Gently spray rinse from center to outer edges both sides, dip in tray of Edwal wetting agent (just a drop or two to a tray is plenty), then rinse gently for a few moments both sides, then hang to dry. I never put any sort of wetting agents into the Jobo.

If I really care about the neg itself, carefully put in hangers, rinse under running water and then wash in washer followed by a running rinse.

From watching the stuff that floats up after it diffuses into the standing water in the tank, I'm convinced that the Jobo spin wash is not good enough. See for yourself.

Whether it is TMAX or Efke, or whatever, I never have traces of dye left on the negs and they do come out clean.

When done, clean drum, etc. for the next time.

One day soon, I'm going to get a good 8x10 film washer, the one that puts some moving water on both sides of the film. From there it would just be a matter of running water through the funnel and rinsing the tank while the film washes properly. I don't believe that the Jobo produces a good enough wash.

Denis Pleic
13-Apr-2007, 15:38
I started with Jobo CPE (the smallest one) and switched to CPA-2 a few months back.
The procedure was/is the same for both units (Efke PL100 in Rodinal):

1) prewash in distilled water for 5 min (out water is VERY hard, I use distilled/filtered water for everythng photographic, except washing prints)
(rotation speed was "faster" on CPE and "4" on CPA-2)

2) develop in Rodinal 1+60 for 9:30 min, 20 deg.
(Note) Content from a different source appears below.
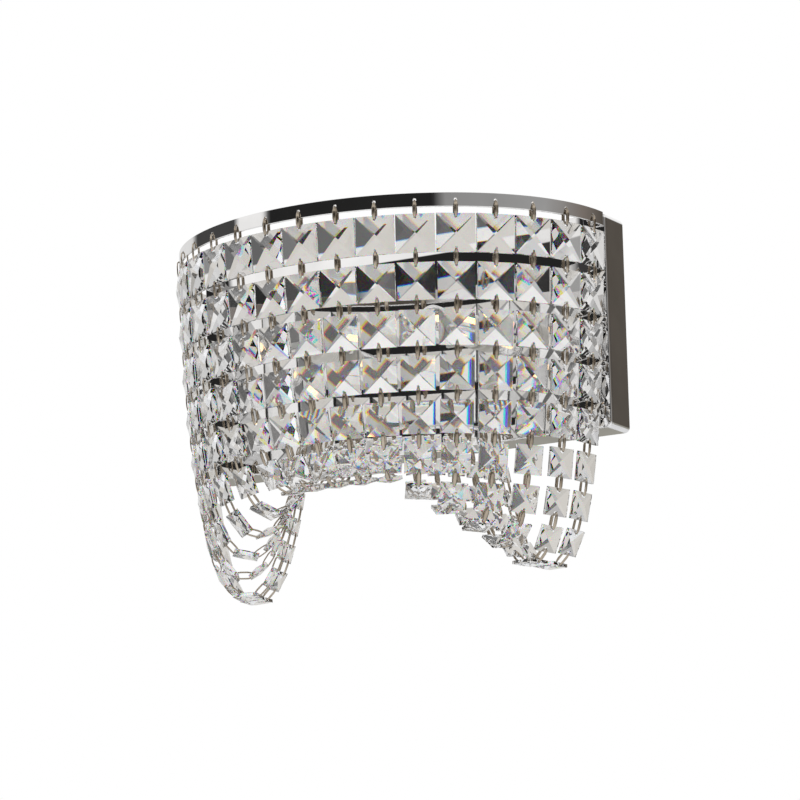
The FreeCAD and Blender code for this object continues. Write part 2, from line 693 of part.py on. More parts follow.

C

3) stop bath (distilled water) for 2 mins, sometimes 2 changes of water, one each minute

4) fix in Fotokemika's FF-2 rapid fixer for 6-7 minutes

5) wash in distilled water for 5-10 minutes, about 10 changes of water total

6) dip in Photo-Flo (30 sec.) (separate tray)

and hang to dry....

I use 2523 (small) tank for 4x5 (4 negs on single spool) or Multitank 5 (i.e. 2551) for 2 spools with 4 negs each.

I use 2840 tank for 5x7 negs, using my DIY neg "sleeves"/holders to hold the negs in the drum.

I must confess that Ed's suggestion for getting rid of "scum" sounds interesting - might try that next time, since I sometimes have tiny spots/particles on the dry negs - which are definitely not dust!... :(

Denis

Paul Ewins
13-Apr-2007, 18:46
4x5 in a 3010 on a CPP2;
No pre-wash, but 5 minute pre-warm of the drum.
Chemicals used one shot (usually ID 11 1:1)
Dev,
rinse (30 sec),
Fix,
4 x 60 sec rinse on the processor followed by 10 minutes in a filled drum sitting in the sink.
Hang up to drip dry.

Times, volumes and rotation speed as as per Ilford and Jobo recommendations. Using ID11 1:1 gives me a good match between the volume of solution required to cover the negs and the volume of developer required to develop the negs.

The darkroom has been out of action for six months while renovations take place and it will probably be another month until it is going again so this sort of discussion is both interesting and frustrating. So many things that I want to try. And then there is all that 8x10 film waiting in the freezer...

Jim Galli
13-Apr-2007, 20:50
Thanks to all so far. Keep the ideas coming. Seems I probably am doing a lot of extra washing compared to most. A good while ago I posted a plea for help over at APUG (Jan of 06) (http://www.apug.org/forums/forum37/23246-white-calcite-crudballs-my-negs-after-theyre-dry-ideas.html). The problem continued for a time until I started introducing the Calgon. Calgon is Sodium Hexametaphosphate. You can do searches at Ebay under the chemical name and buy a supply for 50 lifetimes from industrial water treatment sellers. It is the same stuff that makes your wine glasses sparkle in the dishwasher. A water surfactant for hard water which we have out here in the desert. It solved my problem with the negs and also leaves the Jobo tank sparkly clean. I put enough granules to cover 2/3 of a nickel in a liter of water on that last rinse. I've never weighed that amount on a scale. 1/4 teaspoon would be close. Hi Aggie!

ic-racer
15-Apr-2007, 08:18
Background:
Started rotary processing with SS reels in a Bessler "thermos-style" drum with UniColor Roller base in 1988.
Used that system until 2000 when I switched to Jobo CPP2 & Lift with 1500 tanks and plastic reels.
2-120 rolls per reel
Usually 10 rolls per run

T-max film (usually)
T-max developer (usually)

Bottles set up like this:
First bottle=one-shot t-max developer (1:4)
Second bottle = acetic acid stop (from 28% stock solution)
Third bottle = ilford rapid fixer (1:4)
Fourth bottle (black) = 1 min wash
Fifth bottle = permawash (dilute per instructions)
Sixth bottle (black) = 1 liter wash to clean the lift

Process:
Load in a changing bag
Temp = 24
Dry pre-temper 5 minutes (not a wet prewash)
Speed = fast
Developer (time based on what prints well on my D5500)
Stop 1 min
Fix 6 min
Wash 1 min
Permawash 1 min
1 liter wash for the lift.

5 min wash in the tank with the Jobo wash hose

Remove film from reel and put SS clips on each end
dip in photofo (diluted with distilled water)

Dry in non-heated, dedicated cabinet

Hepa air cleaner running when ever negatives are 'in the open' or drying.

Next day:

Cut and place in hanging negative preservers.